Nicky English writing in the Irish Times was impressed by how Kilkenny performed in the second-half saying "Whatever Cody said at half- time worked because Kilkenny came out a different team. They’d reorganised themselves and they came back out and dictated the pace from the word go. They closed the gap straight away and got into the lead and were well on top in all areas. They closed down the space that Galway had been able to create in the full-forward line and Galway were reduced to scraps."

Cyril Farrell writing in the Irish Independent called it a tough defeat for Galway to take especially after a great first half in which they took the game to Kilkenny saying "Unfortunately for Galway, Cody's team got the upper hand in those vital early stages of the second half and drove on to dominate the match. The problem was they were up against a team managed by the greatest hurling manager in the game's history and we knew that Kilkenny would come out with all guns blazing in the first ten to 15 minutes of the second half."

Highlights of the final were shown on The Sunday Game programme which aired at 9:30pm that night on RTÉ Two and was presented by Des Cahill with analysis from Donal Óg Cusack, Liam Sheedy, and Ger Loughnane.
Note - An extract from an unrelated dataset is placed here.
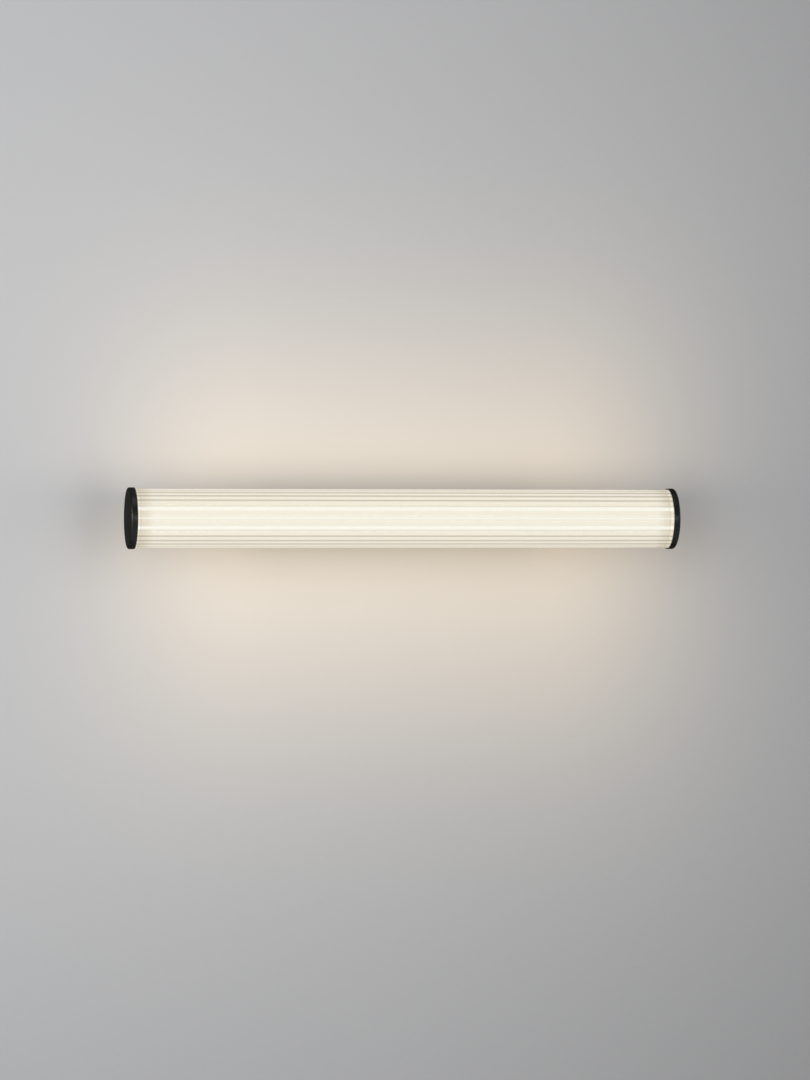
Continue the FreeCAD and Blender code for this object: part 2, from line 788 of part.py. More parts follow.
def terminal_block():
    """Moulded block: a barrel tunnel per pole, screw wells in front, counterbored fixings."""
    half_width = pole_pitch + terminal_margin
    front_y = bracket_front_y - terminal_height
    start_x = terminal_x - terminal_length / 2
    end_x = terminal_x + terminal_length / 2
    body = block(start_x, end_x, front_y, bracket_front_y, -half_width, half_width)
    long_edges = [e for e in body.Edges
                  if abs(e.BoundBox.YMax - front_y) < 1e-6 and e.BoundBox.XLength > 1]
    body = body.makeChamfer(terminal_chamfer, long_edges)
    for z in pole_places():
        body = body.cut(rod_x(barrel_radius, start_x, end_x, barrel_y, z))
        for x in clamp_screw_places_x():
            body = body.cut(rod_y(clamp_access_radius, front_y, barrel_y, x, z))
    for x, z in block_screw_places():
        body = body.cut(rod_y(block_screw_radius + slip_clearance, front_y, bracket_front_y, x, z))
        body = body.cut(rod_y(block_screw_head_radius + slip_clearance, front_y,
                              front_y + block_screw_seat_depth, x, z))
    return body


def terminal_barrels():
    """A brass clamp barrel in each tunnel, cross-drilled for its two screws."""
    barrels = []
    for z in pole_places():
        half = barrel_length / 2
        barrel = rod_x(barrel_radius, terminal_x - half, terminal_x + half, barrel_y, z)
        barrel = barrel.cut(rod_x(barrel_bore_radius, terminal_x - half, terminal_x + half, barrel_y, z))
        for x in clamp_screw_places_x():
            thread_radius = clamp_screw_radius + thread_clearance
            barrel = barrel.cut(rod_y(thread_radius, barrel_y - 2 * barrel_radius, barrel_y, x, z))
        barrels.append(barrel)
    return barrels


def terminal_screws():
    """Clamp screws, tips just over the leads and heads down their wells."""
    screws = []
    head_y = bracket_front_y - terminal_height + clamp_screw_recess
    tip_y = barrel_y - mains_lead_radius - lead_clearance
    for z in pole_places():
        for x in clamp_screw_places_x():
            screws.append(rod_y(clamp_screw_radius, head_y, tip_y, x, z))
    return screws


def pan_screw(radius, head_radius, head_height, seat_y, x, z):
    """A screw along Y whose head sits on seat_y and whose tip is flush with the wall face."""
    shank = rod_y(radius, seat_y, 0, x, z)
    return shank.fuse(rod_y(head_radius, seat_y - head_height, seat_y, x, z))


def terminal_block_screws():
    seat_y = bracket_front_y - terminal_height + block_screw_seat_depth
    return [pan_screw(block_screw_radius, block_screw_head_radius, block_screw_head_height, seat_y, x, z)
            for x, z in block_screw_places()]


def driver_case():
    """Moulded case with a foot at each end and a lead hole for each wire."""
    front_y = bracket_front_y - driver_height
    case = block(driver_start_x, driver_end_x, front_y, bracket_front_y, -driver_width / 2, driver_width / 2)
    uprights = [e for e in case.Edges if abs(e.tangentAt(e.FirstParameter).y) > 0.9]
    case = case.makeFillet(driver_corner_radius, uprights)
    feet_y = bracket_front_y - driver_foot_thickness
    feet = block(driver_start_x - driver_foot_length, driver_end_x + driver_foot_length,
                 feet_y, bracket_front_y, -driver_foot_width / 2, driver_foot_width / 2)
    case = case.fuse(feet).removeSplitter()
    for x, z in driver_screw_places():
        case = case.cut(rod_y(driver_screw_radius + slip_clearance, feet_y, bracket_front_y, x, z))
    for side in (-1, 1):
        input_z = side * driver_input_spacing / 2
        output_z = side * driver_output_spacing / 2
        case = case.cut(rod_x(mains_lead_radius + lead_clearance, driver_start_x,
                              driver_start_x + driver_lead_hole_depth, driver_lead_y, input_z))
        case = case.cut(rod_x(led_lead_radius + lead_clearance,
                              driver_end_x - driver_lead_hole_depth, driver_end_x, driver_lead_y, output_z))
    return case.cut(driver_lid_shape(0.0))


def driver_lid_shape(gap):
    """The lid's block, drawn in by a gap all round."""
    front_y = bracket_front_y - driver_height
    inset = driver_lid_inset + gap
    lid = block(driver_start_x + inset, driver_end_x - inset, front_y, front_y + driver_lid_thickness,
                -driver_width / 2 + inset, driver_width / 2 - inset)
    uprights = [e for e in lid.Edges if abs(e.tangentAt(e.FirstParameter).y) > 0.9]
    return lid.makeFillet(driver_corner_radius - driver_lid_inset, uprights)


def driver_lid():
    return driver_lid_shape(slip_clearance)


def driver_screws():
    seat_y = bracket_front_y - driver_foot_thickness
    return [pan_screw(driver_screw_radius, driver_screw_head_radius, driver_screw_head_height, seat_y, x, z)
            for x, z in driver_screw_places()]


# ---- Protective earth ----------------------------------------------------------

def earth_stud():
    return rod_y(earth_stud_radius, -earth_stud_reach, 0, earth_x, earth_z)


def lug_barrel_start_z():
    return earth_z + lug_ring_radius + lug_neck_length


def earth_lug():
    """Ring lug flat on the bracket, its crimp barrel pointing up."""
    ring_y = bracket_front_y - lug_thickness
    start_z = lug_barrel_start_z()
    ring = rod_y(lug_ring_radius, ring_y, bracket_front_y, earth_x, earth_z)
    neck = block(earth_x - lug_barrel_radius, earth_x + lug_barrel_radius, ring_y, bracket_front_y,
                 earth_z, start_z + lug_neck_length)
    barrel = Part.makeCylinder(lug_barrel_radius, lug_barrel_length,
                               Vector(earth_x, bracket_front_y - lug_barrel_radius, start_z))
    bore = Part.makeCylinder(mains_lead_radius + thread_clearance, lug_barrel_length + lug_neck_length,
                             Vector(earth_x, bracket_front_y - lug_barrel_radius, start_z))
    lug = ring.fuse([neck, barrel]).cut(bore)
    return lug.cut(rod_y(earth_stud_radius + slip_clearance, ring_y, bracket_front_y, earth_x, earth_z))


def earth_washer():
    seat_y = bracket_front_y - lug_thickness
    disc = rod_y(earth_washer_radius, seat_y - earth_washer_thickness, seat_y, earth_x, earth_z)
    return disc.cut(rod_y(earth_stud_radius + slip_clearance, seat_y - earth_washer_thickness, seat_y,
                          earth_x, earth_z))


def earth_nut():
    seat_y = bracket_front_y - lug_thickness - earth_washer_thickness
    return hex_nut_y(earth_nut_across_flats, earth_stud_radius + thread_clearance,
                     seat_y - earth_nut_thickness, seat_y, earth_x, earth_z)


def mains_lead_start(pole_z):
    """Under the inner clamp screw of a pole, on the driver's side."""
    return Vector(clamp_screw_places_x()[1] - clamp_screw_radius, barrel_y, pole_z)


def mains_lead(pole_z, input_z):
    """From a terminal pole to the driver's input."""
    block_end_x = terminal_x + terminal_length / 2
    straight = lead_straight_share * (driver_start_x - block_end_x)
    points = [
        mains_lead_start(pole_z),
        Vector(block_end_x + straight, barrel_y, pole_z),
        Vector(driver_start_x - straight, driver_lead_y, input_z),
        Vector(driver_start_x + driver_lead_hole_depth, driver_lead_y, input_z),
    ]
    return lead(points, mains_lead_radius)


def earth_lead():
    """From the top pole down to the ring lug."""
    lug_y = bracket_front_y - lug_barrel_radius
    lug_top_z = lug_barrel_start_z() + lug_barrel_length
    points = [
        mains_lead_start(pole_pitch),
        Vector(earth_x, barrel_y, pole_pitch),
        Vector(earth_x, lug_y, lug_top_z + 2 * mains_lead_radius),
        Vector(earth_x, lug_y, lug_barrel_start_z() + lug_barrel_length / 3),
    ]
    return lead(points, mains_lead_radius, 4 * mains_lead_radius)


# ---- Assembly ------------------------------------------------------------------

def pair(shape):
    return [shape, to_left(shape)]


def build():
    """Every node's name with its solid or solids."""
    return {
        "glass_tube": [glass_tube()],
        "diffuser_tube": [diffuser_tube()],
        "right_end_cap": [end_cap()],
        "left_end_cap": [to_left(end_cap())],
        "cap_studs": pair(cap_stud()),
        "right_end_seal": [end_seal()],
        "left_end_seal": [to_left(end_seal())],
        "right_end_plate": [end_plate()],
        "left_end_plate": [to_left(end_plate())],
        "end_plate_screws": end_plate_screws(),
        "led_spine": [led_spine()],
        "upper_led_board": [led_board(1)],
        "lower_led_board": [led_board(-1)],
        "upper_led_chips": led_chips(1),
        "lower_led_chips": led_chips(-1),
        "led_board_screws": led_board_screws(),
        "positive_led_lead": [led_lead(1)],
        "negative_led_lead": [led_lead(-1)],
        "board_link_lead": [board_link_lead()],
        "right_stem": [stem()],
        "left_stem": [to_left(stem())],
        "right_spacer": [spacer()],
        "left_spacer": [to_left(spacer())],
        "right_saddle_seal": [saddle_seal()],
        "left_saddle_seal": [to_left(saddle_seal())],
        "stem_washers": pair(stem_washer()),
        "stem_nuts": pair(stem_nut()),
        "wire_bush": [wire_bush()],
        "rear_housing": [rear_housing()],
        "wall_gasket": [wall_gasket()],
        "wall_bracket": [wall_bracket()],
        "housing_screws": pair(housing_screw()),
        "cable_bush": [cable_bush()],
        "terminal_block": [terminal_block()],
        "terminal_barrels": terminal_barrels(),
        "terminal_screws": terminal_screws(),
        "terminal_block_screws": terminal_block_screws(),
        "driver_case": [driver_case()],
        "driver_lid": [driver_lid()],
        "driver_screws": driver_screws(),
        "earth_stud": [earth_stud()],
        "earth_lug": [earth_lug()],
        "earth_washer": [earth_washer()],
        "earth_nut": [earth_nut()],
        "live_lead": [mains_lead(0.0, driver_input_spacing / 2)],
        "neutral_lead": [mains_lead(-pole_pitch, -driver_input_spacing / 2)],
        "earth_lead": [earth_lead()],
    }


def write_parts(nodes):
    os.makedirs("parts", exist_ok=True)
    for name, solids in nodes.items():
        shape = solids[0] if len(solids) == 1 else Part.makeCompound(solids)
        shape.exportStep(os.path.join("parts", name + ".step"))


write_parts(build())
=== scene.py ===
import bmesh
import bpy
import math
from mathutils import Matrix, Vector


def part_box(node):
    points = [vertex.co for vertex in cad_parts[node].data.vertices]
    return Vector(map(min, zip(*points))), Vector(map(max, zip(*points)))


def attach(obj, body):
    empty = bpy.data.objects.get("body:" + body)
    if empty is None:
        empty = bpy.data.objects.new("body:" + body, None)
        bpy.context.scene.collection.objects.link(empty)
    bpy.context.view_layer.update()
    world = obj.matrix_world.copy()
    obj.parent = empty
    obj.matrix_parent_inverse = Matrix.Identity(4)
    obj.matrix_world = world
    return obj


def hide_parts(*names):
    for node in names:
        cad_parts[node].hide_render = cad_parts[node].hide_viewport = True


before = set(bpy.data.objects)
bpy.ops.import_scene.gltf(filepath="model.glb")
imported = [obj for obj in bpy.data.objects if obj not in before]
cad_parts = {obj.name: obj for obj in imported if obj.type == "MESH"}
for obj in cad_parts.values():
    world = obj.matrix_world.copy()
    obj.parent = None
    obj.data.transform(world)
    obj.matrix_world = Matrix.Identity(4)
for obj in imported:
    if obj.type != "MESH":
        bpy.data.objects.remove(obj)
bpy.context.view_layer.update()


# ---- The view ------------------------------------------------------------------
# The light is seen level with the tube, from about four and a half metres away and
# a little to the left, so that the left cap shows its face and the right cap its rim.

frame_width_px = 810
focal_px = 4274
sensor_width = 36.0
camera_place = (-0.88, -4.6, -0.0232)
camera_turn = math.radians(11.012)

camera_data = bpy.data.cameras.new("camera")
camera_data.sensor_fit = "HORIZONTAL"
camera_data.sensor_width = sensor_width
camera_data.lens = focal_px / frame_width_px * sensor_width
camera = bpy.data.objects.new("camera", camera_data)
camera.location = camera_place
camera.rotation_euler = (math.pi / 2, 0, -camera_turn)
bpy.context.scene.collection.objects.link(camera)
bpy.context.scene.camera = camera
bpy.context.scene.view_settings.view_transform = "Standard"


# ---- The wall ------------------------------------------------------------------
# A plain painted wall, daylit from the left, with the warm glow that the lit tube
# throws on it above and below.  It is a backdrop and shows from the room side only.

mm = 0.001


class Field:
    """The value of a socket over a surface; arithmetic on it adds the Math nodes."""

    def __init__(self, finish, socket):
        self.finish = finish
        self.socket = socket

    def worked(self, operation, *values):
        """A Math node on these values, or on this value alone."""
        values = values or (self,)
        return self.finish.node("ShaderNodeMath", {"operation": operation}, dict(enumerate(values)))

    def __add__(self, other):
        return self.worked("ADD", self, other)

    def __radd__(self, other):
        return self.worked("ADD", other, self)

    def __sub__(self, other):
        return self.worked("SUBTRACT", self, other)

    def __rsub__(self, other):
        return self.worked("SUBTRACT", other, self)

    def __mul__(self, other):
        return self.worked("MULTIPLY", self, other)

    def __rmul__(self, other):
        return self.worked("MULTIPLY", other, self)

    def __truediv__(self, other):
        return self.worked("DIVIDE", self, other)

    def __rtruediv__(self, other):
        return self.worked("DIVIDE", other, self)

    def __pow__(self, other):
        return self.worked("POWER", self, other)

    def __abs__(self):
        return self.worked("ABSOLUTE")

    def bell(self, width, power=2):
        """1 where the value is 0, falling off like a bell of this width on both sides."""
        fall = 0 - (abs(self) / width) ** power
        return fall.worked("EXPONENT")

    def curve(self, level, slope, bend):
        """A level, plus the value times a slope, plus its square times a bend."""
        return level + slope * self + bend * self ** 2

    def to_and_fro(self, reach):
        """From 0 up to reach and down again, over and over as the value grows."""
        return self.worked("PINGPONG", self, reach)

    def above(self, low):
        """How far the value is over low, and 0 below it."""
        return self.worked("MAXIMUM", self - low, 0.0)

    def step(self, low, high):
        """A soft step from 0 at low to 1 at high."""
        sockets = {"Value": self, "From Min": low, "From Max": high}
        return self.finish.node("ShaderNodeMapRange", {"interpolation_type": "SMOOTHSTEP"}, sockets)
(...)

On the man of the match award shortlist were Michael Fennelly, T. J. Reid and David Burke, with Michael Fennelly winning the award which was presented by GAA president Aogán Ó Fearghail at the City West hotel in Dublin.

===Trophy presentation===
Kilkenny captain Joey Holden accepted the Liam MacCarthy Cup from GAA president Aogán Ó Fearghail in the Hogan Stand.

===Celebrations===
The Kilkenny team returned home on the 7 September were the homecoming event was held at Nowlan Park in Kikenny City at 5:45pm where up to 12,000 people attended.
The team arrived at Kilkenny Castle before boarding an open-top bus for the journey to Nowlan Park.